I'm delighted to be able to share the insights of filmmaker and actor Tyler Ham Pong. Like Christina (the most recent prior featured artist), Tyler has competed several times in the 72 Hour Shootout, consistently placing among the top films. Listen to a few words from Tyler here: https://youtu.be/UthXHnxPNgU and read on to hear his insights:
1. In a short paragraph, please tell us a little about yourself, your background and your work.
When I was 19 years old, I moved to the States from Canada to pursue acting. I was also interested in the storytelling process, so I honed my writing skills and produced theater on a shoestring. Later, I picked up a cheap flip cam and learned how to shoot and edit film, also on a shoestring. I think it’s important for an actor to branch out in that way. Learning about the mechanics of film definitely helped inform my performance.
2. What are the most challenging and most rewarding aspects of your work and why?
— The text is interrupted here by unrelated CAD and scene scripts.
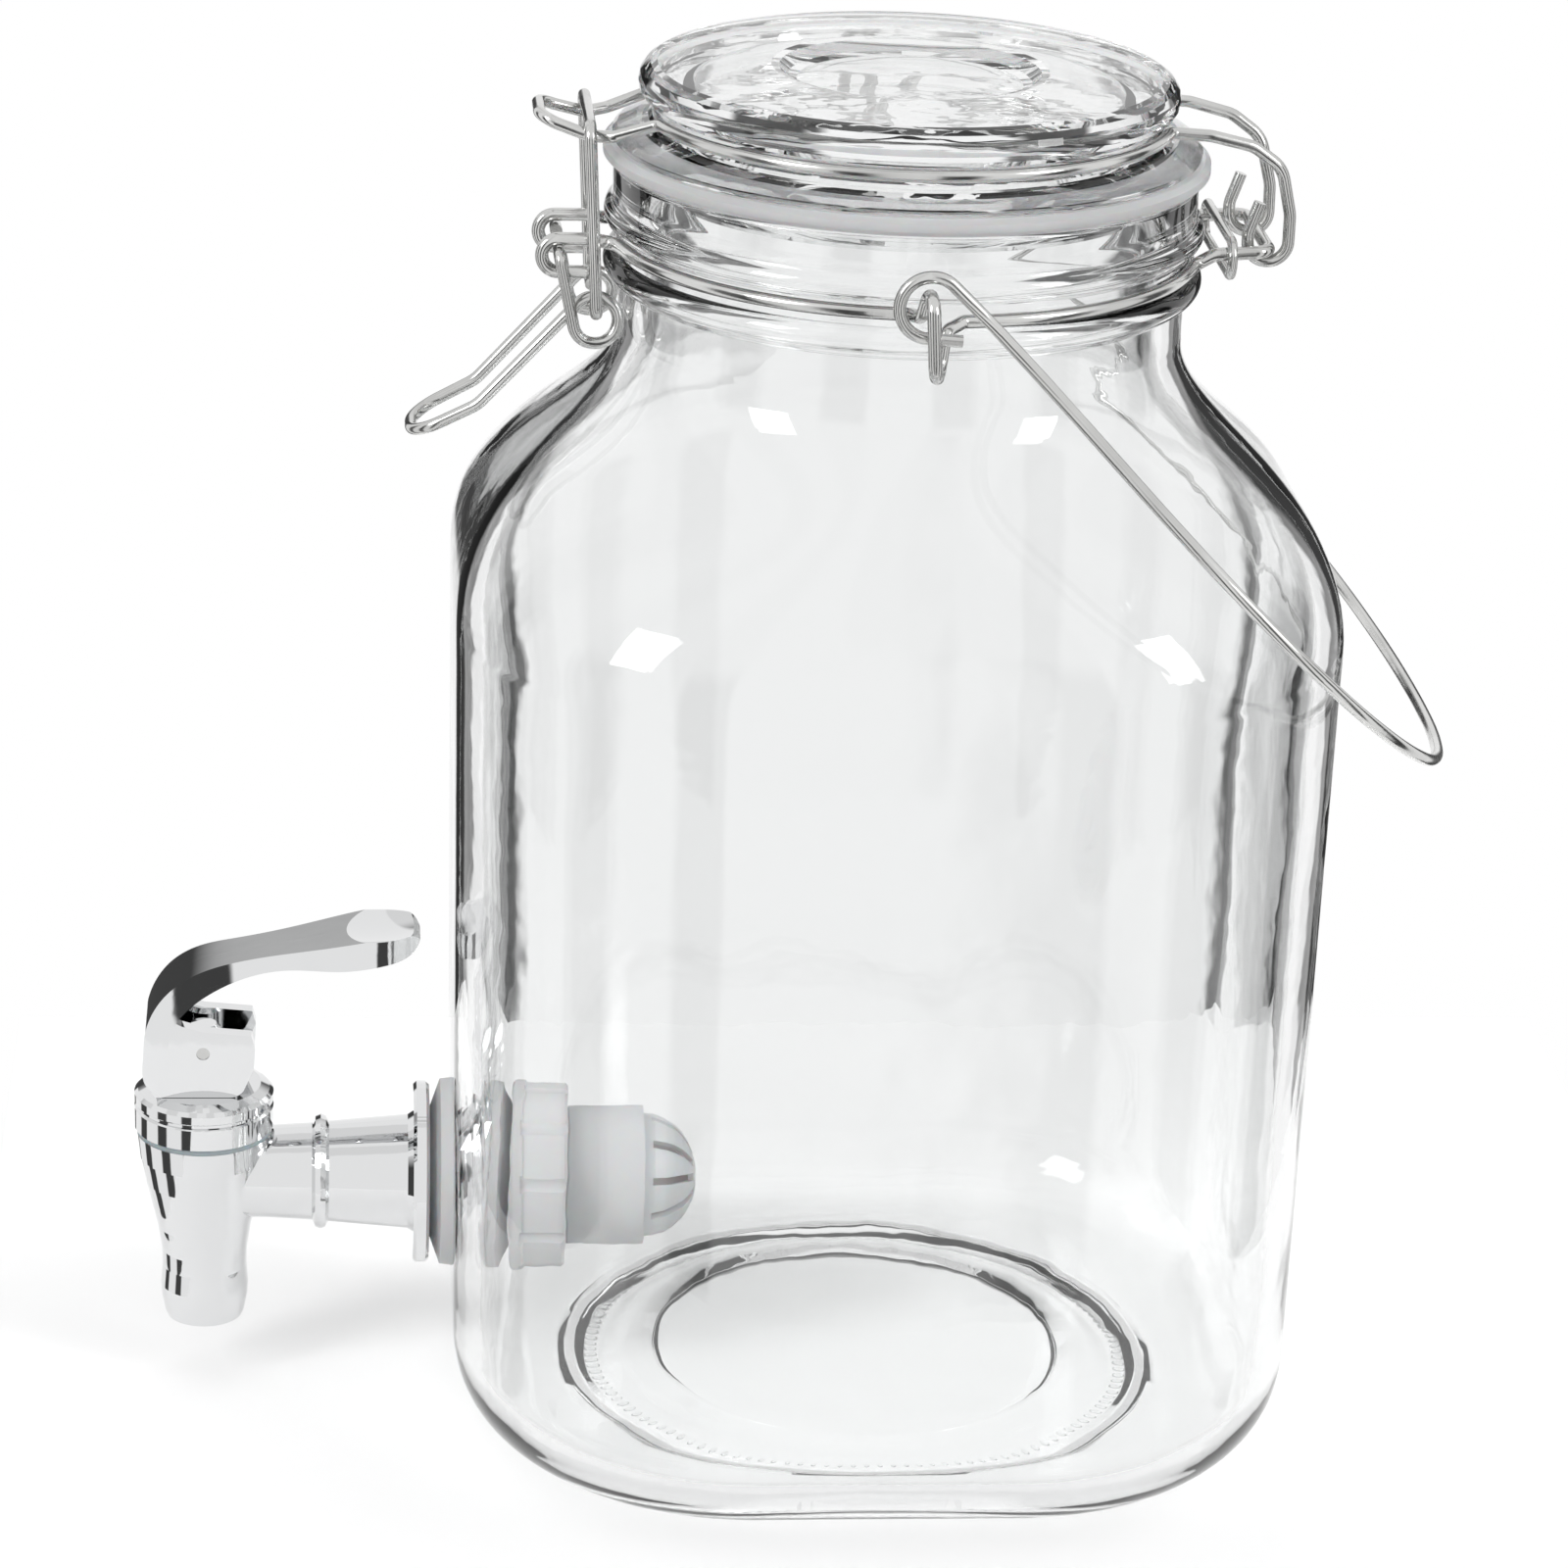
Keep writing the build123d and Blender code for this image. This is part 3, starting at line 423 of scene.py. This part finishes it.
def add_window(name, size, place, watts):
    """A soft upright light turned towards the jar, for the highlights of a window."""
    data = bpy.data.lights.new(name, "AREA")
    data.shape = "RECTANGLE"
    data.size, data.size_y = size
    data.energy = watts
    lamp = bpy.data.objects.new(name, data)
    bpy.context.scene.collection.objects.link(lamp)
    lamp.location = place
    lamp.rotation_euler = (Vector(WINDOW_AIM) - Vector(place)).to_track_quat("-Z", "Y").to_euler()


def studio_world():
    """White cards and a white ceiling with dark gaps between, which give glass its dark edges.

    The camera itself sees plain white."""
    world = bpy.data.worlds.new("studio_white")
    bpy.context.scene.world = world
    world.use_nodes = True
    tree = world.node_tree
    coords = tree.nodes.new("ShaderNodeTexCoord")

    def math_node(operation, first, second):
        step = tree.nodes.new("ShaderNodeMath")
        step.operation = operation
        for socket, value in zip(step.inputs, (first, second)):
            if isinstance(value, (int, float)):
                socket.default_value = value
            else:
                tree.links.new(value, socket)
        return step.outputs[0]

    def mapped(value, low, high, dark, bright):
        span = tree.nodes.new("ShaderNodeMapRange")
        span.interpolation_type = "SMOOTHSTEP"
        for socket, number in zip(list(span.inputs)[1:5], (low, high, dark, bright)):
            socket.default_value = number
        tree.links.new(value, span.inputs["Value"])
        return span.outputs["Result"]

    parts = tree.nodes.new("ShaderNodeSeparateXYZ")
    tree.links.new(coords.outputs["Generated"], parts.inputs["Vector"])
    round_about = math_node("ARCTAN2", parts.outputs["Y"], parts.outputs["X"])
    turn = math_node("SUBTRACT", round_about, CARD_TURN)
    wave = math_node("COSINE", math_node("MULTIPLY", turn, CARDS), 0.0)
    cards = mapped(wave, -0.5, -0.1, DARK_GAP, 1.0)
    ceiling = mapped(parts.outputs["Z"], 0.15, 0.5, 0.0, CEILING)
    level = math_node("MAXIMUM", cards, ceiling)
    path = tree.nodes.new("ShaderNodeLightPath")
    level = math_node("MAXIMUM", level, path.outputs["Is Camera Ray"])
    sky = tree.nodes["Background"]
    tree.links.new(level, sky.inputs["Color"])
    sky.inputs["Strength"].default_value = 1.0


add_camera()
add_floor()
studio_world()
bpy.context.scene.view_settings.view_transform = "Standard"
bpy.context.scene.cycles.max_bounces = BOUNCES
bpy.context.scene.cycles.transmission_bounces = BOUNCES
add_window("window_left", (0.4, 0.62), (0.7, -1.12, 0.9), 6)
add_window("window_right", (0.3, 0.7), (0.8, 1.1, 0.8), 5)
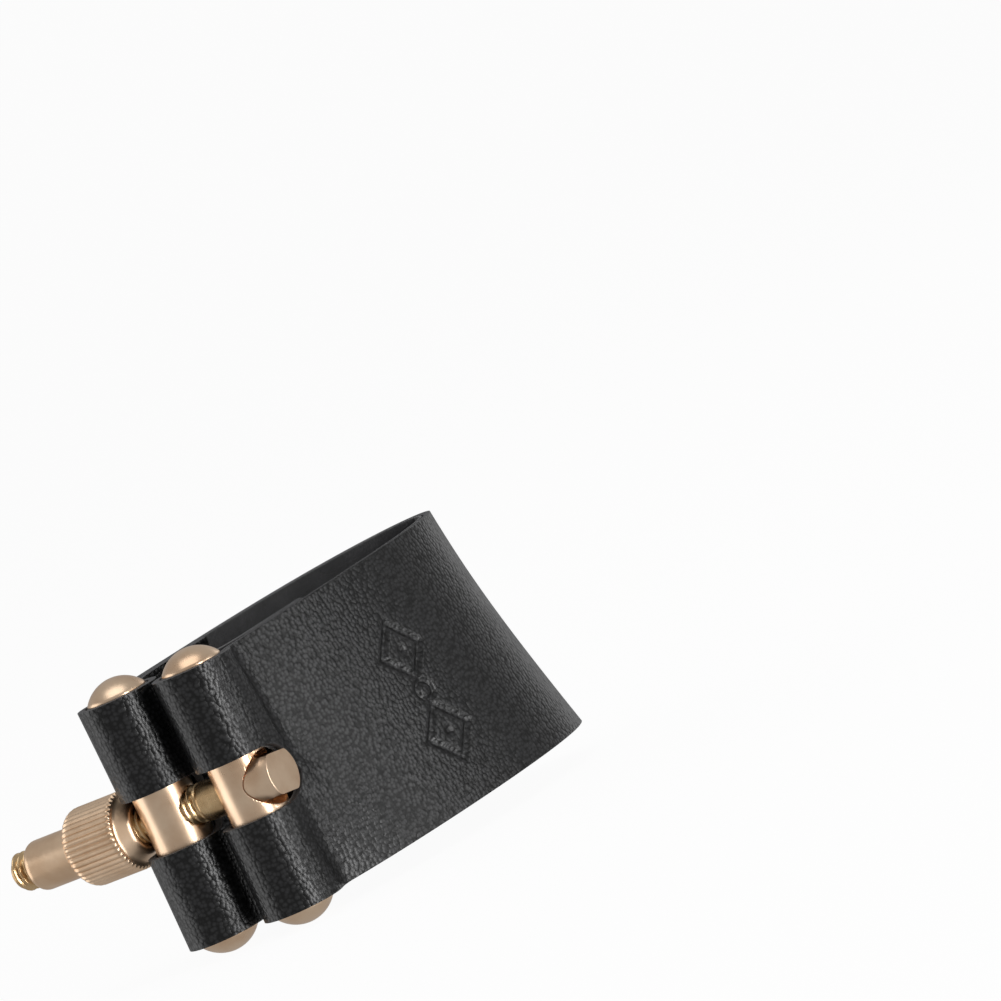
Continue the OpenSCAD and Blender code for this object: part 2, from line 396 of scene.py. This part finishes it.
def ornament(points):
    """How deep the ornament is pressed at each point of the front wall, from 0 to 1."""
    along = (points - ORNAMENT_CENTRE) @ ORNAMENT_HEADING
    up = points[..., 2] - ORNAMENT_CENTRE[2]
    on_wall = points[..., 1] > ORNAMENT_CENTRE[1] - ORNAMENT_REACH
    groove = np.zeros(along.shape)
    half_length, half_height = LOZENGE_HALF
    for centre in (-LOZENGE_OFFSET, LOZENGE_OFFSET):
        lozenge = np.abs(np.abs(along) / half_length + np.abs(up - centre) / half_height - 1) * 2.0
        groove = np.maximum(groove, pressed_line(lozenge, LOZENGE_LINE))
        groove = np.maximum(groove, pressed_line(np.hypot(along, up - centre), DOT_R))
    ring = np.abs(np.hypot(along, up) - RING_R)
    groove = np.maximum(groove, pressed_line(ring, RING_LINE))
    return np.where(on_wall, groove, 0)


def strip_piece(name, hand, depth, thickness, step, pressed):
    """One layer of one half of the strip, with its window left out and its edges worn."""
    points, normals, levels = strip_surface(hand, depth, step)
    if pressed:
        points = points - ORNAMENT_DEPTH * ornament(points)[..., None] * normals
    stations, rows = points.shape[:2]
    first, last = window_span(points)
    faces = []
    for i in range(stations - 1):
        for k in range(rows - 1):
            in_window = abs((levels[k] + levels[k + 1]) / 2) < WINDOW_HALF and first <= i < last
            if in_window:
                continue
            a, b = i * rows + k, (i + 1) * rows + k
            face = (a, b, b + 1, a + 1)
            faces.append(face if hand > 0 else face[::-1])
    thing = new_object(name, place(points.reshape(-1, 3)), faces)
    solid = thing.modifiers.new("thickness", "SOLIDIFY")
    solid.thickness = thickness * MM
    solid.offset = -1
    solid.material_offset = 1
    solid.material_offset_rim = 2
    edge = thing.modifiers.new("edge", "BEVEL")
    edge.width = EDGE_WEAR * MM
    edge.segments = 2
    edge.limit_method = "ANGLE"
    edge.angle_limit = math.radians(50)
    return thing


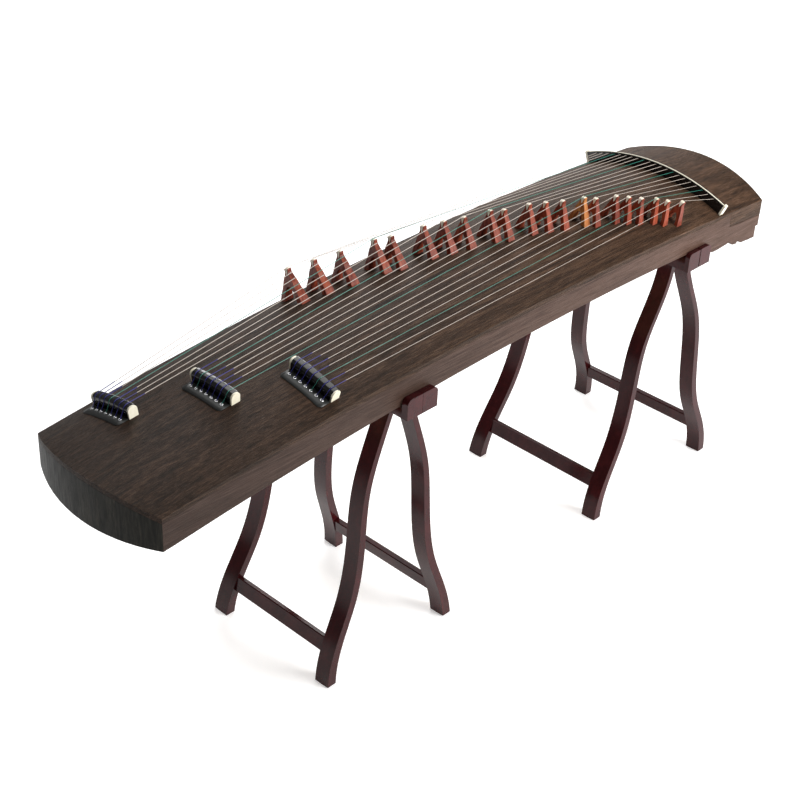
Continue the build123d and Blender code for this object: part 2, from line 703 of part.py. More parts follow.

For me, the most challenging aspect is business. I never expected to spend as much time on marketing, networking, etc., and it can be huge drag when I just want to be creative. Alternatively, the most rewarding part of when all that business pays off and I can finally focus on creativity. But you know, it’s back and forth.
3. How do race and/or gender and/or diversity play into your work?
When writing, I try to be conscious of giving my characters depth that transcends race and gender, but it’s also very important for these characters to affected by their life experience. Even if it’s not on the surface, these factors are always in consideration.
4. What are the best and worst things that have happened to you, within the context of race or gender issues in entertainment, and what did you learn from them?
Being mixed ethnicity, some people don’t realize that I’m half Chinese and may say something derogatory. I’ve been in situations where I tell a person I’m half Chinese, and they respond with something like “Oh, but you don't have slanty eyes.” Nevertheless, I’ve found amazing support from the Asian American film community, who help others obtain a better understanding of the Asian American experience the larger and louder we become.
5. If you could share a single sentence of advice or insight for others in the entertainment business, what would it be?
Don't dream it, be it.
6. As you know, AAFL TV promotes works that seek to effectuate positive and constructive social change through the medium of film. Do you think filmmakers have an obligation to create diverse and/or morally and socially conscious content? Why or why not?
Film has always held a mirror to society, whether it be on purpose or inadvertently. If you tell a story that expresses your truth, it will always have an impact of social change.
6B. What are the biggest challenges you face as a filmmaker and how do you deal with them (please list only non-criminal means of dealing with said problems)?
Some of the biggest challenges are being heard and seen. I deal with them by creating my own opportunities and working hard to be noticed, whether I'm sending out e-mails or going beyond my field to expand my professional knowledge. I'll either come back to center, or find a new center.
7. What are the most sage words of advice you can offer to new and emerging filmmakers?
Get as much hands-on experience as you can. I made one of my first movies on a flip cam. Sound was non-existent, so on my next film I rented sound gear. Lighting was terrible, so on my next film I borrowed someone's soft boxes. Etc., etc.
8. Does your advice change at all if I ask you to focus on women and/or minority filmmakers? If so, why and how.
Not particularly. But depending on what type of movies you make, you have to know your audience and know how to reach them.
9. What is the single most fun moment you've experienced in the entertainment industry?
Whenever I look back at my work, I think about what I could have done better. So I think the most fun is the creative process. After everything's said and done, I want to apply what I've learned and make something else.
10. What is the single most obnoxious moment you've experienced in the entertainment industry?
I once filmed in a diner and the owner refused to turn off the music. He claimed that the sound system was "n*ggery... it doesn't work." After he left, we asked one of his staff to turn off the music and he did. This moment has and always will make me emotional. There are people who enjoy being part of the problem, and it's hard to change anyone's mind directly. Social change is a collective effort and it's important to find collaborators you trust and believe.
11. What lies ahead for you in terms of the entertainment biz?
Anything and everything.
12. What does the phrase "Ethical Is Beautiful Be Beautiful" mean to you and your work, if anything?
There is always an underlying tone of ethics in art. You may agree with the message or not, but as long as it creates discussion, you've added to an ongoing dialogue.